Hacker News new | ask | show | jobs
by justin_oaks 1748 days ago
I only recently learned Awk enough to be useful. But I still don't reach for it when I probably should.

What are the most common cases where you reach for Awk instead of some other tools?

I recently used it to parse and recombine data from the OpenVPN status file. That file has a few differently formatted tables in the same file. Using Awk, I was able to change a variable as each table was encountered, this I could change the Awk program behavior by which table it was operating on.

6 comments

Here is a script that I use to send SMTP mail, via the gawk networking extensions. I have a few different versions, but this is the most basic:

    #!/bin/gawk -f

    BEGIN { smtp="/inet/tcp/0/smtp.yourhost.com/25";
    ORS="\r\n"; r=ARGV[1]; s=ARGV[2]; sbj=ARGV[3]; # /usr/local/bin/awkmail to from subj < in

    print "helo " ENVIRON["HOSTNAME"]       |& smtp; smtp |& getline j; print j
    print "mail from: " s                   |& smtp; smtp |& getline j; print j
    if(match(r, ","))
    {
      split(r, z, ",")
      for(y in z) { print "rcpt to: " z[y]  |& smtp; smtp |& getline j; print j }
    }
    else { print "rcpt to: " r              |& smtp; smtp |& getline j; print j }
    print "data"                            |& smtp; smtp |& getline j; print j

    print "From: " s                        |& smtp; ARGV[2] = ""   # not a file
    print "To: " r                          |& smtp; ARGV[1] = ""   # not a file
    if(length(sbj)) { print "Subject: " sbj |& smtp; ARGV[3] = "" } # not a file
    print ""                                |& smtp

    while(getline > 0) print                |& smtp

    print "."                               |& smtp; smtp |& getline j; print j
    print "quit"                            |& smtp; smtp |& getline j; print j

    close(smtp) } # /inet/protocol/local-port/remote-host/remote-port
This allows me to bypass the local MTA (if present). The message ID is also returned, which can be useful to log.
I had to take large CSV files like {question, right_ans, wrong_ans1, wrong_ans2, wrong_ans3} and covert them into SQL insert files. Few caveats - some could be duplicates, some characters were not allowed, and some had formatting issues. The first issue was avoided by upserting, but the other two I used Awk and Sed for and put together a fairly robust script far quicker than if I reached for Python. I probably would have reached for Python if I realised how many edge cases there were but I didn't know that at the start so the script just sort of grew as I went along, but now they're my go-to tools for similar tasks.
Awk is not really very good at reading complex CSVs (as defined in RFC-4180), where newlines (record separators) can appear within quoted strings. It can be done, but sometimes it's tricky.

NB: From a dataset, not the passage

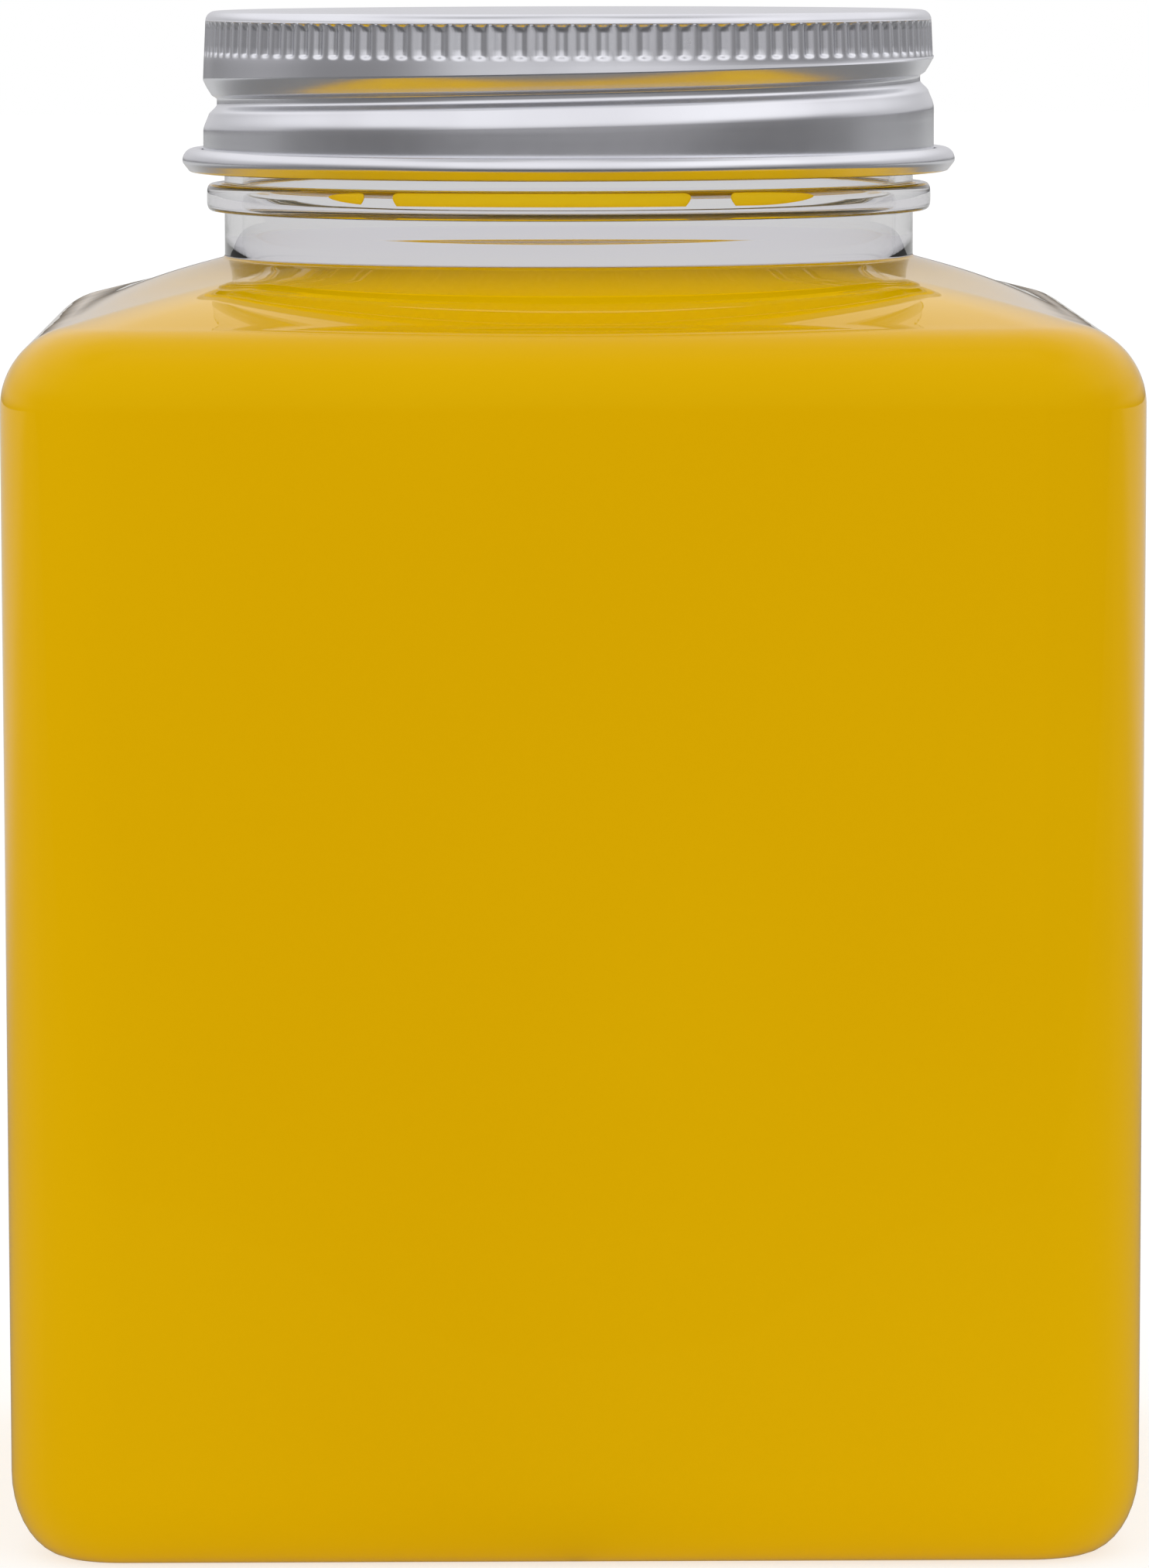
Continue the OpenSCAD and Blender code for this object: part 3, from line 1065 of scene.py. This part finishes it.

The PHP fgetcsv function has been more convenient when I have had more exotic examples.

If the CSV is simple, awk remains a very good tool.

CSVs with quoted fields and imbedded newlines can be troublesome in awk. Years ago I had found a script that worked for me, I'm not sure but I think it was this:

http://lorance.freeshell.org/csv/

There's also https://github.com/dbro/csvquote which is more unix-like in philosophy: it sits in a pipeline, and only handles transforming the CVS data into something that awk (or other utilities) can more easily deal with. I haven't used it but will probably try it next time I need something like that.

if the csv is RFC-4180 then it can handle it[0]. the only caveat is that you can't disable FS="" correctly. but a gawk -i ./csv.awk -e '{print $5}' would work on most csv files I've tried.

https://raw.githubusercontent.com/Nomarian/Awk-Batteries/mas...

"""I probably would have reached for Python if I realised how many edge cases there were"""

This is the counter for all the "success" stories of awk users that walked away with an underspecced and underdeveloped 5 minute solution.

Most people reach for what they know best. I'm not sure it really proves anything about relative merits.
Have found static builds of awk useful in low-dependency work. I bundled it with a windows installer to do some wrangling we needed at install time. Another time I was sending packages to a unix cluster, but did not have access myself. Used awk as part of the bootstrap for the package.

I used to write event-driven scripts off it - each line is a message, interpreted by awk. Something I was not able to get working with any of the awks I tried was where you append messages to the file as you are consuming it (this is kind of like code generation). I ended up doing this in python (https://github.com/cratuki/interface_script_py).

Anything that is command line based and needs small changes to text input can be done with awk. It is a very competent language for scripts.
I use it a lot to filter, slice, and dice CSV (or other delimited) or fixed-format files. Sometimes I'll use q[1] if my needs are more complex. Or awk piped to q. It can be used as a fairly decent report generator for plain-text or HTML reports.

An time I want to process a bunch of lines in a text file, awk is my first consideration.

[1] http://harelba.github.io/q/

From what I can tell, Awk really shines in two places, transformation and collation, both of which require some form of structured file. You can transform one structure into another and you can process record by record to some form of collation or summary.